Give the number of lines that include the word "with", and nothing else.

........

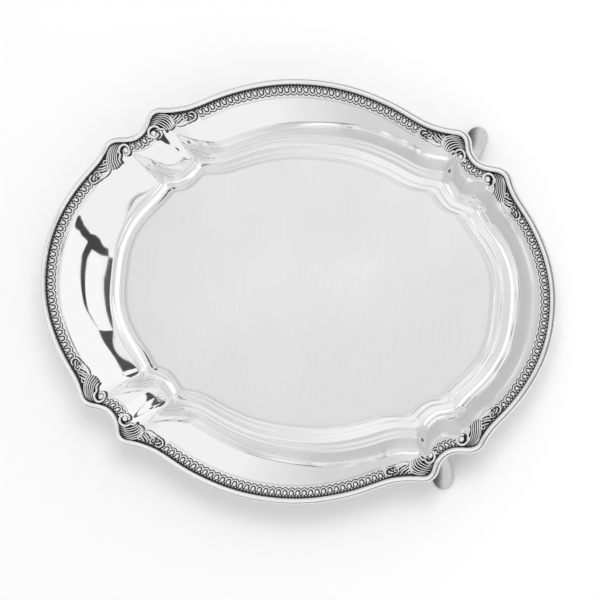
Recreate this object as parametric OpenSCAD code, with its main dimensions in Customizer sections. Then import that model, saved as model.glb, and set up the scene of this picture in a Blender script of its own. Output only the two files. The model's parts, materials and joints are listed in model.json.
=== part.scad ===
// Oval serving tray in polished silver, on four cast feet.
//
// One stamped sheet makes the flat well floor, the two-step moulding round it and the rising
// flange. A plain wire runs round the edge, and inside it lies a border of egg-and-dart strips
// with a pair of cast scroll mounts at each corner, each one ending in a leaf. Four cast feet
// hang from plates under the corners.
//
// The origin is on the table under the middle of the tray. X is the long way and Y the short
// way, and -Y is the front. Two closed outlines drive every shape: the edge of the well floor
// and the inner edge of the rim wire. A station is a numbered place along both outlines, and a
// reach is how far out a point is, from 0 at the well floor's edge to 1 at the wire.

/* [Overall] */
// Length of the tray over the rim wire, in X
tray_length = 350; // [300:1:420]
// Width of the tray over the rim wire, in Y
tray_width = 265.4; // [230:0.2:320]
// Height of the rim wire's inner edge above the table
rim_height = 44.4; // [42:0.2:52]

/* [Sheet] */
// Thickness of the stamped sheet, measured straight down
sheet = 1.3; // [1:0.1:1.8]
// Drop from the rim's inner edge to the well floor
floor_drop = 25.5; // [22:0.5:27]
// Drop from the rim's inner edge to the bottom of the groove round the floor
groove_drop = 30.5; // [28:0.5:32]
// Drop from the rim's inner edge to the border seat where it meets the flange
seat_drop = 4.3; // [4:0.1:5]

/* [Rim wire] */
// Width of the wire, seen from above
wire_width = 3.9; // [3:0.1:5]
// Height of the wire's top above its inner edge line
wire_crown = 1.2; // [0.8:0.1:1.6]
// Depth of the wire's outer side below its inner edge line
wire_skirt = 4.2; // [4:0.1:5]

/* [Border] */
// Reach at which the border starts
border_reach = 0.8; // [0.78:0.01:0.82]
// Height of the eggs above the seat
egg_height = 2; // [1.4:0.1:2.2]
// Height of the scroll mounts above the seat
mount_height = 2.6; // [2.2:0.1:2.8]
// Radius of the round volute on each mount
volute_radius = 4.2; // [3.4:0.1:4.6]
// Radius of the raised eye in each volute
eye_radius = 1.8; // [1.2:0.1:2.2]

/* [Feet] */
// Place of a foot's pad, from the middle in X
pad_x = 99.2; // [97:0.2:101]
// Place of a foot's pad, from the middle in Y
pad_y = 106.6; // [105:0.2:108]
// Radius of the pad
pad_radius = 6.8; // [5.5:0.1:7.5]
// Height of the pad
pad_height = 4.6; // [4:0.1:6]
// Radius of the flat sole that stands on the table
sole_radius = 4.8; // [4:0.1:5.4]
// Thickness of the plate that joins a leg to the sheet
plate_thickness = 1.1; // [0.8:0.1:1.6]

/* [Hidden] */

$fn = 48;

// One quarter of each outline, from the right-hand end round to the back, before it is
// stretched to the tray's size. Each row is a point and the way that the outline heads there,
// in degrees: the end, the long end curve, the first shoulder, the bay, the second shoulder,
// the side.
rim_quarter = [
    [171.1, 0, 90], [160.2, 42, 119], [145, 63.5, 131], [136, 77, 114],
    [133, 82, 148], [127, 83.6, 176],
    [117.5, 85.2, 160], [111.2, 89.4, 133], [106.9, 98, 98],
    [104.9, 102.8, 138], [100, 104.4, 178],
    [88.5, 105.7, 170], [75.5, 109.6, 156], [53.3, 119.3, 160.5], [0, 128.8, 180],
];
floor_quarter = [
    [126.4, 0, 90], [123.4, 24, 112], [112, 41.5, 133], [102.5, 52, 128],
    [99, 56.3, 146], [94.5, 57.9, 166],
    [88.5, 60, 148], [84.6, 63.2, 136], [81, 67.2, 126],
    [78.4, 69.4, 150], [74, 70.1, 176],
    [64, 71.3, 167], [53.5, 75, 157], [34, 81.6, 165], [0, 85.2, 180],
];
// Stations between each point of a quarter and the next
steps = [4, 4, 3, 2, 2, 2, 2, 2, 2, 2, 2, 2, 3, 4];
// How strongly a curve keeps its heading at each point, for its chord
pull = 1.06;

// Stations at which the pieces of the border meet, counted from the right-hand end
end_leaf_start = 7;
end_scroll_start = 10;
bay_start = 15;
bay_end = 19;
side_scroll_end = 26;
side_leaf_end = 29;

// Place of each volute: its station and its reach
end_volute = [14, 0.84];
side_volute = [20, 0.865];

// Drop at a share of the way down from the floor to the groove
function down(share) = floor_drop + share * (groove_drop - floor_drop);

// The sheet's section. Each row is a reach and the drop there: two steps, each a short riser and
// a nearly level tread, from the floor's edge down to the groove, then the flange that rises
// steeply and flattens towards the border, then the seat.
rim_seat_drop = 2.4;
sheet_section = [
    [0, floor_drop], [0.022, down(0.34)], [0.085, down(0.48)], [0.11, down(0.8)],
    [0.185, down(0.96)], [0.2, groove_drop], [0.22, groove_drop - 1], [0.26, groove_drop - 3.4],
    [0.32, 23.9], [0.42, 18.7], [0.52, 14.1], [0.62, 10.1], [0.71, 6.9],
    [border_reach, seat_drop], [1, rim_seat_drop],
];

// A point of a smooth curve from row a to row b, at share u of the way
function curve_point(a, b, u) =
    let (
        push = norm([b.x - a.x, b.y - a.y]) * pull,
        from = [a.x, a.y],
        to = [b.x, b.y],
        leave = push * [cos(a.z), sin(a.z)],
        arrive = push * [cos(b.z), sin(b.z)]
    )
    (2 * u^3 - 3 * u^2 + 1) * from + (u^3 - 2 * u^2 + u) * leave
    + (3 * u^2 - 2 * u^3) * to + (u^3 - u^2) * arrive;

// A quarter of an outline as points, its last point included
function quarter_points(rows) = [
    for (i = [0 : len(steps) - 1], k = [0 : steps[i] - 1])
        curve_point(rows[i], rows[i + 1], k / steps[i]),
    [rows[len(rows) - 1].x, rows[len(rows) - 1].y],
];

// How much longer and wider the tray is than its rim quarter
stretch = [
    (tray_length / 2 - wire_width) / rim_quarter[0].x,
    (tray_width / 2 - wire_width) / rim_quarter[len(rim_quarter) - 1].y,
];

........

--- Result of the exercise ---
2